# EXERCISE MATERIAL start
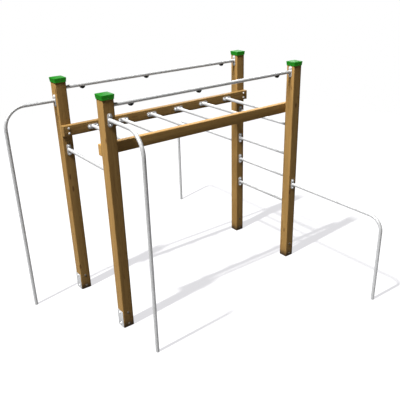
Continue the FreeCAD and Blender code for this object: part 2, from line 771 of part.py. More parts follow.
def cap_blank(name, x, y):
    """A moulded cap: flared sides, a low pyramid roof and a square cavity for the post."""
    corner = "dims.cap_corner_radius"
    lower = "(dims.post_size + 2 * dims.cap_clearance + 2 * dims.cap_wall)"
    upper = f"({lower} + 2 * dims.cap_flare)"
    top = "dims.cap_side_height + dims.cap_roof_rise"
    outside = doc.addObject("Part::Loft", f"{name}_outside")
    outside.Sections = [
        cap_outline(f"{name}_lower", lower, corner, "0"),
        cap_outline(f"{name}_upper", upper, corner, "dims.cap_side_height"),
        cap_outline(f"{name}_flat", "dims.cap_roof_flat", "dims.cap_roof_radius", top),
    ]
    outside.Solid = True
    outside.Ruled = True
    inner = "(dims.post_size + 2 * dims.cap_clearance)"
    inner_radius = "dims.post_edge_radius + dims.cap_clearance"
    cavity = doc.addObject("Part::Extrusion", f"{name}_cavity")
    cavity.Base = cap_outline(f"{name}_inner", inner, inner_radius, "0")
    cavity.DirMode = "Normal"
    cavity.Solid = True
    cavity.setExpression("LengthFwd", "dims.post_height - dims.cap_level")
    return put(without(f"{name}_shell", outside, cavity), x=x, y=y, z="dims.cap_level")


def anchor_blank(name, x, y, x_sign):
    """A steel angle round the post's corner: one leg on its outer end, one on its rear."""
    corner = f"({HALF_POST} + dims.anchor_thickness)"
    end_leg = doc.addObject("Part::Box", f"{name}_end_leg")
    end_leg.setExpression("Length", "dims.anchor_thickness")
    end_leg.setExpression("Width", "dims.anchor_leg")
    end_leg.setExpression("Height", "dims.anchor_height")
    end_x = HALF_POST if x_sign == "+" else f"-{corner}"
    put(end_leg, x=end_x, y=f"{corner} - dims.anchor_leg")
    rear_leg = doc.addObject("Part::Box", f"{name}_rear_leg")
    rear_leg.setExpression("Length", "dims.anchor_leg")
    rear_leg.setExpression("Width", "dims.anchor_thickness")
    rear_leg.setExpression("Height", "dims.anchor_height")
    rear_x = f"{corner} - dims.anchor_leg" if x_sign == "+" else f"-{corner}"
    put(rear_leg, x=rear_x, y=HALF_POST)
    return put(fused(f"{name}_angle", [end_leg, rear_leg]), x=x, y=y)


for name, x_sign, y_sign in POSTS:
    x = f"{SHIFT} {x_sign} {HALF_X}"
    y = f"0 {y_sign} {HALF_Y}"
    drilled(f"cap_{name}", cap_blank(f"cap_{name}", x, y))
    drilled(f"anchor_{name}", anchor_blank(f"anchor_{name}", x, y, x_sign))

# ---- Sets of fasteners -------------------------------------------------------------------


def lowered(seats, distance):
    """The same seats, moved down along their own axes."""
    step = Placement(Vector(0, 0, -value(distance)), Rotation())
    return [seat * step for seat in seats]


for bars, seats in flange_seat_lists.items():
    keep(repeated(f"{bars}_screws_set", flange_screw, seats), f"{bars}_screws")
    washers = lowered(seats, "dims.washer_thickness")
    keep(repeated(f"{bars}_washers_set", washer, washers), f"{bars}_washers")

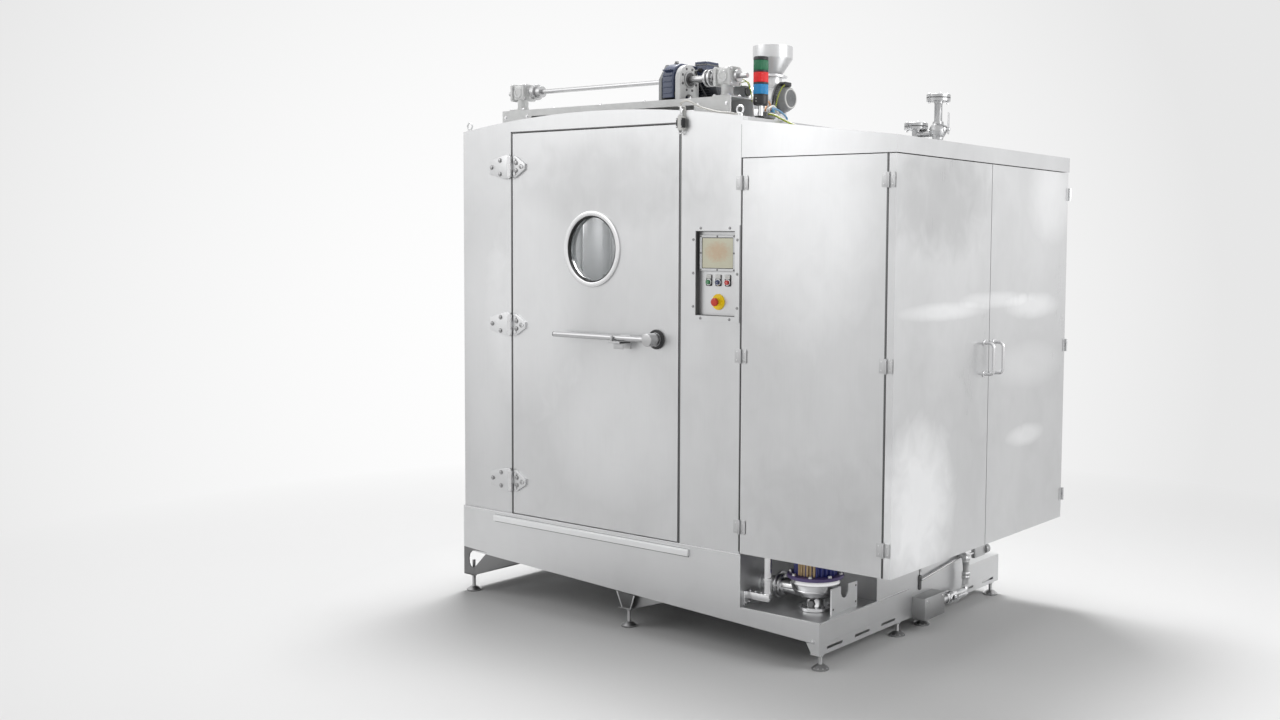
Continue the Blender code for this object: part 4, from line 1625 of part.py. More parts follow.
def build_pump():
    """Upright wash pump: casing, impeller and motor."""
    place = (PUMP_X, PUMP_Y)
    base = TRAY_Z + SEAT_GAP
    ring_top = base + PUMP_RING_HEIGHT
    low, high = PUMP_VOLUTE_BOTTOM, PUMP_VOLUTE_TOP
    bowl = [(PUMP_VOLUTE_RADIUS * wide, low + PUMP_VOLUTE_HEIGHT * high_share)
            for wide, high_share in PUMP_BOWL_SHARES]
    room = [(radius - PUMP_WALL, height + PUMP_WALL / 2) for radius, height in reversed(bowl)]
    shaft_bore = running_bore(PUMP_SHAFT_RADIUS)
    casing = Shape().turned("Z", place, [
        (0, base), (PUMP_RING_RADIUS, base), (PUMP_RING_RADIUS, ring_top),
        (PUMP_BOSS_RADIUS, ring_top), (PUMP_BOSS_RADIUS, low)] + bowl + [
        (PUMP_VOLUTE_RADIUS, high), (shaft_bore, high), (shaft_bore, high - PUMP_WALL),
        (PUMP_VOLUTE_RADIUS - PUMP_WALL, high - PUMP_WALL)] + room + [
        (0, low + PUMP_WALL)], FINE_SIDES)
    split = PUMP_BAY_LEFT + SUCTION_SPLIT + SUCTION_CLAMP_GAP / 2
    suction = Shape().turned("X", (PUMP_Y, SUCTION_Z), [
        (0, split), (SUCTION_CLAMP_RADIUS, split),
        (SUCTION_CLAMP_RADIUS, split + SUCTION_CLAMP_WIDTH),
        (SUCTION_RADIUS, split + SUCTION_CLAMP_WIDTH),
        (SUCTION_RADIUS, PUMP_X - PUMP_RING_RADIUS), (0, PUMP_X - PUMP_RING_RADIUS)],
        ROUND_SIDES)
    bore = Shape().rod("X", (PUMP_Y, SUCTION_Z), split - OVERRUN,
                       PUMP_X - PUMP_WHEEL_RADIUS - PUMP_WALL / 2,
                       SUCTION_RADIUS - PUMP_WALL / 2)
    piece("pump_casing", "polished steel", casing, joins=[suction], cuts=[bore])

    wheel_low = low + 2 * PUMP_WALL
    shaft_top = high + PUMP_FLANGE_THICKNESS + PUMP_WALL
    wheel = Shape().turned("Z", place, [
        (0, wheel_low), (PUMP_WHEEL_RADIUS, wheel_low),
        (PUMP_WHEEL_RADIUS, wheel_low + PUMP_WHEEL_THICKNESS),
        (PUMP_SHAFT_RADIUS, wheel_low + PUMP_WHEEL_THICKNESS), (PUMP_SHAFT_RADIUS, shaft_top),
        (0, shaft_top)], ROUND_SIDES)
    piece("pump_impeller", "brushed steel", wheel, pivot=(PUMP_X, PUMP_Y, low))

    flange_low = high + SEAT_GAP
    flange_high = flange_low + PUMP_FLANGE_THICKNESS
    top = flange_high + PUMP_MOTOR_HEIGHT
    core = PUMP_MOTOR_RADIUS - PUMP_RIB_DEPTH
    motor = Shape().turned("Z", place, [
        (0, flange_low), (PUMP_FLANGE_RADIUS, flange_low), (PUMP_FLANGE_RADIUS, flange_high),
        (core, flange_high), (core, top), (0, top)], FINE_SIDES)
    ribs, bolts = Shape(), Shape()
    for k in range(PUMP_RIBS):
        angle = math.tau * k / PUMP_RIBS
        along = Vector((math.cos(angle), math.sin(angle)))
        across = Vector((-along.y, along.x)) * PUMP_RIB_WIDTH / 2
        near, far = along * (core - PUMP_RIB_DEPTH), along * PUMP_MOTOR_RADIUS
        ribs.prism("Z", [(PUMP_X + p.x, PUMP_Y + p.y) for p in (
            near - across, far - across, far + across, near + across)],
            flange_high - PUMP_FLANGE_THICKNESS / 2, top - PUMP_RIB_DEPTH)
    circle = PUMP_FLANGE_RADIUS - PUMP_BOLT_INSET
    for k in range(PUMP_BOLTS):
        angle = math.tau * (k + 0.5) / PUMP_BOLTS
        bolts.rod("Z", (PUMP_X + circle * math.cos(angle), PUMP_Y + circle * math.sin(angle)),
                  flange_high - WELD_OVERLAP, flange_high + PUMP_BOLT_HEIGHT,
                  PUMP_BOLT_RADIUS, BOLT_SIDES)
    socket = Shape().rod("Z", place, flange_low - OVERRUN, shaft_top + RUNNING_GAP,
                         running_bore(PUMP_SHAFT_RADIUS), SMALL_SIDES)
    piece("pump_motor", "motor blue", motor, joins=[ribs, bolts], cuts=[socket])


def build_pump_riser():
    """Delivery pipe up through the bay, on its square-tube bracket."""
    wall = PUMP_BAY_LEFT + SEAT_GAP
    tube = SUPPORT_TUBE / 2
    arm_low = TRAY_Z + SUPPORT_HEIGHT
    arm_high = arm_low + SUPPORT_TUBE
    bracket = Shape().box(
        (wall, RISER_Y - tube - SUPPORT_BRACKET, arm_low - SUPPORT_HEIGHT + SUPPORT_BRACKET),
        (wall + SUPPORT_BRACKET, RISER_Y + tube + SUPPORT_BRACKET,
         arm_low + SUPPORT_BRACKET_HEIGHT))
    arm = Shape().box((wall + SUPPORT_BRACKET / 2, RISER_Y - tube, arm_low),
                      (RISER_X + tube, RISER_Y + tube, arm_high))
    riser = Shape().rod("Z", (RISER_X, RISER_Y), arm_high - tube, PLINTH_TOP, RISER_RADIUS)
    piece("pump_riser", "polished steel", arm, joins=[bracket, riser])


def build_drain():
    """Drain box, ball valve with its lever, and the pipe back to the tank."""
    wall = BASE_WIDTH + SEAT_GAP
    x, z, pipe = DRAIN_PIPE_X, DRAIN_PIPE_Z, DRAIN_PIPE_RADIUS
    back = DRAIN_BOX_FRONT + DRAIN_BOX_LENGTH
    box = Shape().box((wall, DRAIN_BOX_FRONT, DRAIN_BOX_BOTTOM),
                      (wall + DRAIN_BOX_WIDTH, back, DRAIN_BOX_BOTTOM + DRAIN_BOX_HEIGHT))
    route = Shape().pipe(rounded_route([
        (x, back - pipe, z), (x, DRAIN_RISER_Y, z), (x, DRAIN_RISER_Y, DRAIN_RISER_TOP),
        (wall, DRAIN_RISER_Y, DRAIN_RISER_TOP)], DRAIN_BEND), pipe)
    half = DRAIN_VALVE_LENGTH / 2
    valve = Shape().rod("Y", (x, z), DRAIN_VALVE_Y - half, DRAIN_VALVE_Y + half,
                        DRAIN_VALVE_RADIUS)
    nuts = Shape()
    for side in (-1, 1):
        start = DRAIN_VALVE_Y + side * (half - WELD_OVERLAP)
        end = start + side * DRAIN_NUT_LENGTH
        nuts.rod("Y", (x, z), min(start, end), max(start, end), DRAIN_NUT_RADIUS, BOLT_SIDES)
    stem_end = x + DRAIN_VALVE_RADIUS + DRAIN_STEM_LENGTH
    stem = Shape().rod("X", (DRAIN_VALVE_Y, z), x, stem_end, DRAIN_STEM_RADIUS, SMALL_SIDES)
    piece("drain_pipework", "brushed steel", box, joins=[route, valve, nuts, stem])

    start = x + DRAIN_VALVE_RADIUS + DRAIN_STEM_LENGTH / 4
    hub = Shape().rod("X", (DRAIN_VALVE_Y, z), start, start + DRAIN_LEVER_THICKNESS,
                      DRAIN_LEVER_WIDTH)
    arm = Shape().box(
        (start, DRAIN_VALVE_Y, z - DRAIN_LEVER_WIDTH / 2),
        (start + DRAIN_LEVER_THICKNESS, DRAIN_VALVE_Y + DRAIN_LEVER_LENGTH,
         z + DRAIN_LEVER_WIDTH / 2))
    bore = Shape().rod("X", (DRAIN_VALVE_Y, z), start - OVERRUN, start + OVERRUN,
                       running_bore(DRAIN_STEM_RADIUS), SMALL_SIDES)
    piece("drain_valve_lever", "polished steel", hub, joins=[arm], cuts=[bore],
          pivot=(x, DRAIN_VALVE_Y, z))


def build_cabin():
    """Build every sub-part of the cabin."""
    clear_scene()
    build_sump_tank()
    build_floor_grate()
    build_legs()
    build_chamber()
    build_wash_door()
    build_door_hinges()
    build_door_lever()
    build_interlock_switch()
    build_drive_beam()
    build_gearbox("left_gearbox", COLUMN_LEFT_X)
    build_gearbox("right_gearbox", COLUMN_RIGHT_X)
    build_gear_motor()
    build_bearing_plate()
    build_drive_shaft()
    build_spray_column("spray_column_left", COLUMN_LEFT_X)
    build_spray_column("spray_column_right", COLUMN_RIGHT_X)
    build_stack_light()
    build_exhaust()
    build_steam_pipework()
    build_roof_cables()
    build_cabinet_shell()
    build_cabinet_doors()
    build_control_panel()
    build_pump()
    build_pump_riser()
    build_drain()


build_cabin()
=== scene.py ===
"""Looks of a walk-in trolley washing cabin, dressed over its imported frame.

Units are metres, +Z is up and the wash door faces -Y. Places are first given in cabin
coordinates: x from the chamber's left face, y back from the front face, z up from the
floor; ``at`` moves them into the part's own frame.
"""
import logging
import math
from dataclasses import dataclass
from enum import Enum
from typing import Any, Iterable, Optional, Sequence, Union

import bpy
import numpy as np
from mathutils import Matrix


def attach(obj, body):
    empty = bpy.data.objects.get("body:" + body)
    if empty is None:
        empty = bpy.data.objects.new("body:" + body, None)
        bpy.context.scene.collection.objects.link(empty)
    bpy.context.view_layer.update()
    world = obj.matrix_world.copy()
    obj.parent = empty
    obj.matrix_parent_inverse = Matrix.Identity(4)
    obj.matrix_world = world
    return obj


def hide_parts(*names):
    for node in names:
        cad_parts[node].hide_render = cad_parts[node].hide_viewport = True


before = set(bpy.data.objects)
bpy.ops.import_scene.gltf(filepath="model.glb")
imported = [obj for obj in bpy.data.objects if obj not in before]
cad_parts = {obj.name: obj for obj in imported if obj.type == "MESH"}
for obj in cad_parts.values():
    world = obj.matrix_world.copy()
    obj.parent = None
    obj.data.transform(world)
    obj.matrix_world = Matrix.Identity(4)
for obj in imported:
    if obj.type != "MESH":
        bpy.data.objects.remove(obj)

LOG = logging.getLogger("cabin")
ORIGIN = np.array((-1.402, -0.84935, 0.0))
PLINTH_TOP = 0.48
CHAMBER_WIDTH, CABINET_WIDTH = 1.918, 0.832
WALL_HEIGHT, ROOF_RISE = 2.05, 0.068
CAP_HEIGHT, CAP_FALL = 2.03, 0.097
BODY_DEPTH = 1.77
HINGE_HEIGHTS = (2.332, 1.498, 0.66)
FIT = 0.0003  # clearance between a piece and the one that it sits on
SHARP_EDGE = math.radians(34)
RGB = tuple[float, float, float]
Points = np.ndarray


def at(x: float, y: float, z: float) -> Points:
    """Place in the part's own frame of a point in cabin coordinates."""
    return ORIGIN + (x, y, z)


# ------------------------------------------------------------------ shader expressions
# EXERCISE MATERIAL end
=== WHAT NEEDS TO BE DONE ===
Begin with the line containing "build_steam_pipework()" and end with the line containing "bpy.context.view_layer.update()"; repeat every line from start to finish exactly, and nothing outside them.

=== EXERCISE RESULT ===
    build_steam_pipework()
    build_roof_cables()
    build_cabinet_shell()
    build_cabinet_doors()
    build_control_panel()
    build_pump()
    build_pump_riser()
    build_drain()


build_cabin()
=== scene.py ===
"""Looks of a walk-in trolley washing cabin, dressed over its imported frame.

Units are metres, +Z is up and the wash door faces -Y. Places are first given in cabin
coordinates: x from the chamber's left face, y back from the front face, z up from the
floor; ``at`` moves them into the part's own frame.
"""
import logging
import math
from dataclasses import dataclass
from enum import Enum
from typing import Any, Iterable, Optional, Sequence, Union

import bpy
import numpy as np
from mathutils import Matrix


def attach(obj, body):
    empty = bpy.data.objects.get("body:" + body)
    if empty is None:
        empty = bpy.data.objects.new("body:" + body, None)
        bpy.context.scene.collection.objects.link(empty)
    bpy.context.view_layer.update()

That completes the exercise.